Читать «История частной жизни Том 2 (Европа от феодализма до ренессанса)» онлайн - страница 375

Доминик Бартелеми

Нужно, однако, избегать некоторых подводных камней, то есть точнее очерчивать границы наших авантюрных поисков. Пишут ли авторы непосредственно о себе или переносят свой опыт в рамки художественного произведения, их взгляд на личную сферу столь же субъективен, как и тот, каким они смотрят на внешний мир; но чем измерить личное свидетельство, не сводимое ни к какому обобщению? Как историк должен относиться к иррациональным поступкам или, напротив, к банальному поведению и как отделить индивидуальный рассказ, который нас интересует, от общего опыта, обусловившего его появление?

Частный рассказ или рассказ о частном, несомненно, должен был внести, по мере увеличения потока таких свидетельств, глубокие изменения во взаимоотношения индивидов с семейными и социальными группами, к которым они принадлежали; это было желание передать или по крайней мере описать пережитый опыт — то, о чем предыдущие поколения предпочитали молчать. Не надо думать, что если изменилась природа источников, то изменилось и все остальное; историк обращает внимание прежде всего на перемены, вызванные утверждением практики письма и, может быть, также распространением зеркал. Если нет письменных источников, удостоверяющих наличие таких явлений, как самосознание удовольствие и защита частной сферы, то из этого не следует, что их не существовало.

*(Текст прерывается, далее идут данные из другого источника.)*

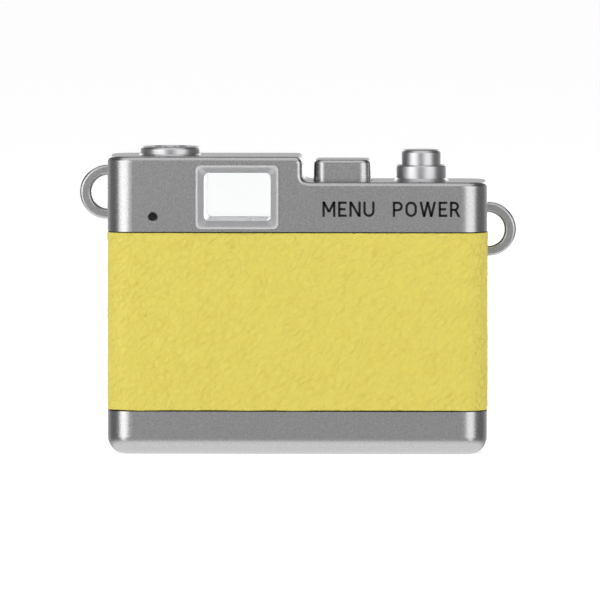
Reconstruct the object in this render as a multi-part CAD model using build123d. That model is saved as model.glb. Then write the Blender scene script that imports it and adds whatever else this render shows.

С другой стороны, нужно помнить, что хотя обычай писать — как занятие частное и светское — распространяется в конце Средневековья (преимущественно в крупных городах, реже — в поселках), он остается в значительной степени привилегией небольшой части населения Европы: образ индивидуальной жизни, который рисуют письменные источники, вводит нас в весьма ограниченный круг людей, а о более широких слоях сообщаются лишь самые общие сведения. Правда, реализм живописи и скульптуры, а также информация, которую позволяет добыть археология в местах раскопок, корректируют и дополняют наше несовершенное представление о той эпохе.

Последнее препятствие, подстерегающее нас, — соблазн модернизировать историю последних столетий Средневековья, представить их как некое преддверие современности по той единственной причине, что тогда столь же охотно делились секретами, как в Новое время. Частная жизнь относится, вероятно, к наименее определенной сфере истории, той, где исследование экономических, социальных и культурных структур рискует оказаться слишком грубым орудием, непригодным для работы с индивидуальными субъектами, чье разнообразие не сводимо к схемам и моделям; историки восприимчивы скорее к общим идеям, на которых они воспитаны, нежели к голосу прошлого. Быть восприимчивым к такому голосу означает удивляться смелости признаний, свободе выражения, мечтательности, которая исходит от текста, любви, которая чувствуется в плаче над телом умершего ребенка. Все то, что сближает нас с интимной обстановкой эпохи, отделенной от нашего времени несколькими веками, таит соблазн забыть о расстоянии, пролегающем между нашим миром и миром Средневековья, связь с которым мы безвозвратно потеряли. Страсть к модернизации истории стара как мир: когда люди ищут выражения своих мыслей в частной сфере, не говорят ли они во все века на одном языке?